» **Brief**
Search the material for the string "finishes", then return every line where it is found.

» **Data excerpt**
<<<<
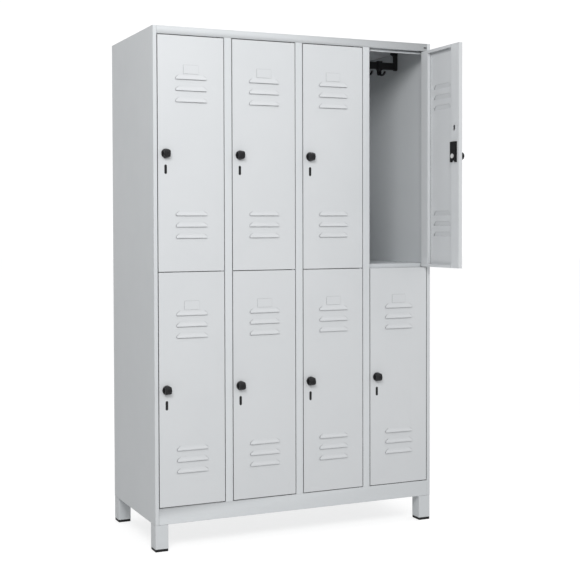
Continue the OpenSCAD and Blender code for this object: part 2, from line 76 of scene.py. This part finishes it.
class Finish:
    """A material's node tree, with short calls for the nodes that the finishes share."""

    def __init__(self, name):
        self.material = bpy.data.materials.new(name)
        self.material.use_nodes = True
        self.tree = self.material.node_tree
        self.shader = self.tree.nodes["Principled BSDF"]
        self.place = self.add("ShaderNodeTexCoord").outputs["Object"]

    def add(self, kind, **values):
        node = self.tree.nodes.new(kind)
        for key, value in values.items():
            setattr(node, key, value)
        return node

    def link(self, a, b):
        self.tree.links.new(a, b)

    def stretched(self, scale):
        """Object coordinates with one scale for each axis."""
        node = self.add("ShaderNodeMapping")
        node.inputs["Scale"].default_value = scale
        self.link(self.place, node.inputs["Vector"])
        return node.outputs["Vector"]

    def noise(self, scale, detail=3.0, rough=0.55, distort=0.0, place=None):
        node = self.add("ShaderNodeTexNoise")
        node.inputs["Scale"].default_value = scale
        node.inputs["Detail"].default_value = detail
        node.inputs["Roughness"].default_value = rough
        node.inputs["Distortion"].default_value = distort
        self.link(place or self.place, node.inputs["Vector"])
        return node.outputs["Fac"]

    def remap(self, source, low, high, start=0.3, end=0.7):
        """Turns the span from start to end into the span from low to high."""
        node = self.add("ShaderNodeMapRange")
        spans = {"From Min": start, "From Max": end, "To Min": low, "To Max": high}
        for key, value in spans.items():
            node.inputs[key].default_value = value
        self.link(source, node.inputs["Value"])
        return node.outputs["Result"]

    def mix(self, factor, a, b):
        """Blends two colours; either may be a socket or a fixed colour."""
        node = self.add("ShaderNodeMix", data_type="RGBA")
        self.link(factor, node.inputs["Factor"])
        for key, value in (("A", a), ("B", b)):
            socket = next(s for s in node.inputs if s.name == key and s.type == "RGBA")
            if isinstance(value, tuple):
                socket.default_value = (*value, 1.0)
            else:
                self.link(value, socket)
        return next(s for s in node.outputs if s.type == "RGBA")

    def crease_shade(self, reach, start, end, own=True):
        """Painted shade mask: zero in a tight crease, of the piece alone or with its neighbours,
        and one elsewhere.
        """
        node = self.add("ShaderNodeAmbientOcclusion", samples=CREASE_SHADE_SAMPLES, only_local=own)
        node.inputs["Distance"].default_value = reach
        return self.remap(node.outputs["AO"], 0.0, 1.0, start, end)

    def bump(self, height, distance, strength, under=None):
        node = self.add("ShaderNodeBump")
        node.inputs["Strength"].default_value = strength
        node.inputs["Distance"].default_value = distance
        self.link(height, node.inputs["Height"])
        if under is not None:
            self.link(under, node.inputs["Normal"])
        return node.outputs["Normal"]

    def finish(self, colour, roughness, normal=None, **constants):
        """Joins the colour, roughness and skin to the shader, and sets its constants."""
        self.link(colour, self.shader.inputs["Base Color"])
        self.link(roughness, self.shader.inputs["Roughness"])
        if normal is not None:
            self.link(normal, self.shader.inputs["Normal"])
        for key, value in constants.items():
            self.shader.inputs[key.replace("_", " ")].default_value = value
        return self.material


def powder_coat(name, light, dark):
    """Sprayed powder coat: a fine orange-peel skin, faint clouding, a few rubbed places, and
    painted shade in its folds and in the gaps round the doors.
    """
    coat = Finish(name)
    cloud = coat.noise(2.6, detail=4.0, rough=0.6, distort=0.4)
    colour = coat.mix(coat.remap(cloud, 0.0, 1.0, 0.35, 0.65), light, dark)
    upright = coat.stretched((1.0, 1.0, 0.25))
    rub = coat.noise(34.0, detail=6.0, rough=0.7, distort=1.2, place=upright)
    rubbed = coat.remap(rub, 0.0, 1.0, 0.66, 0.80)
    colour = coat.mix(rubbed, colour, toned(light, RUBBED_TONE))
    # painted shade in the piece's own folds and creases
    colour = coat.mix(coat.crease_shade(FOLD_SHADE_REACH, 0.55, 0.97), toned(dark, FOLD_SHADE_TONE), colour)
    # painted shade in the narrow gaps between a piece and its neighbours, such as round the doors
    gap_shade = coat.crease_shade(GAP_SHADE_REACH, 0.30, 0.62, own=False)
    colour = coat.mix(gap_shade, toned(dark, GAP_SHADE_TONE), colour)
    sheen = coat.noise(9.0, detail=5.0, rough=0.6)
    roughness = coat.remap(sheen, 0.40, 0.50)
    peel = coat.bump(coat.noise(420.0, detail=2.0, rough=0.5), PEEL_HEIGHT, 0.35)
    grain = coat.noise(1900.0, detail=2.0, rough=0.6)
    skin = coat.bump(grain, GRAIN_HEIGHT, 0.35, under=peel)
    return coat.finish(colour, roughness, skin, Specular_IOR_Level=0.45)


def moulded(name, tone, shine):
    """Dark moulded plastic with a fine spark-eroded grain and paler scuffs."""
    skin = Finish(name)
    cloud = skin.noise(60.0, detail=4.0)
    colour = skin.mix(skin.remap(cloud, 0.0, 1.0), tone, toned(tone, CLOUD_TONE))
    scuff = skin.noise(260.0, detail=5.0, rough=0.7, distort=1.5)
    scuffed = skin.remap(scuff, 0.0, 0.6, 0.68, 0.82)
    colour = skin.mix(scuffed, colour, toned(tone, SCUFF_TONE))
    roughness = skin.remap(skin.noise(150.0, detail=4.0), shine - 0.06, shine + 0.08)
    grain = skin.bump(skin.noise(1600.0, detail=3.0), MOULD_HEIGHT, 0.5)
    return skin.finish(colour, roughness, grain, Specular_IOR_Level=0.3)


def plated(name, light, dark):
    """Bright zinc plate with fine turning marks and a slightly clouded shine."""
    metal = Finish(name)
    cloud = metal.noise(140.0, detail=5.0, rough=0.6)
    colour = metal.mix(metal.remap(cloud, 0.0, 1.0), light, dark)
    upright = metal.stretched((1.0, 1.0, 0.15))
    marks = metal.noise(900.0, detail=4.0, rough=0.7, place=upright)
    roughness = metal.remap(marks, 0.36, 0.52)
    turned = metal.bump(marks, TURNING_HEIGHT, 0.6)
    return metal.finish(colour, roughness, turned, Metallic=0.35)


DOOR_COAT = powder_coat("door_powder_coat", (0.648, 0.665, 0.680), (0.630, 0.648, 0.664))
BODY_COAT = powder_coat("carcass_powder_coat", (0.630, 0.652, 0.668), (0.612, 0.635, 0.652))
KNOB_BLACK = moulded("knob_satin_black", (0.011, 0.011, 0.012), 0.30)
LOCK_BLACK = moulded("lock_case_black", (0.009, 0.009, 0.010), 0.46)
RAIL_BLACK = moulded("rail_black", (0.011, 0.011, 0.012), 0.50)
GLIDE_BLACK = moulded("glide_black", (0.010, 0.010, 0.011), 0.55)
PLATE_DARK = moulded("blank_plate_dark", (0.050, 0.051, 0.054), 0.35)
ZINC = plated("zinc_plate", (0.86, 0.86, 0.85), (0.74, 0.75, 0.75))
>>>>
» **Answer to the task**
Continue the OpenSCAD and Blender code for this object: part 2, from line 76 of scene.py. This part finishes it.
    """A material's node tree, with short calls for the nodes that the finishes share."""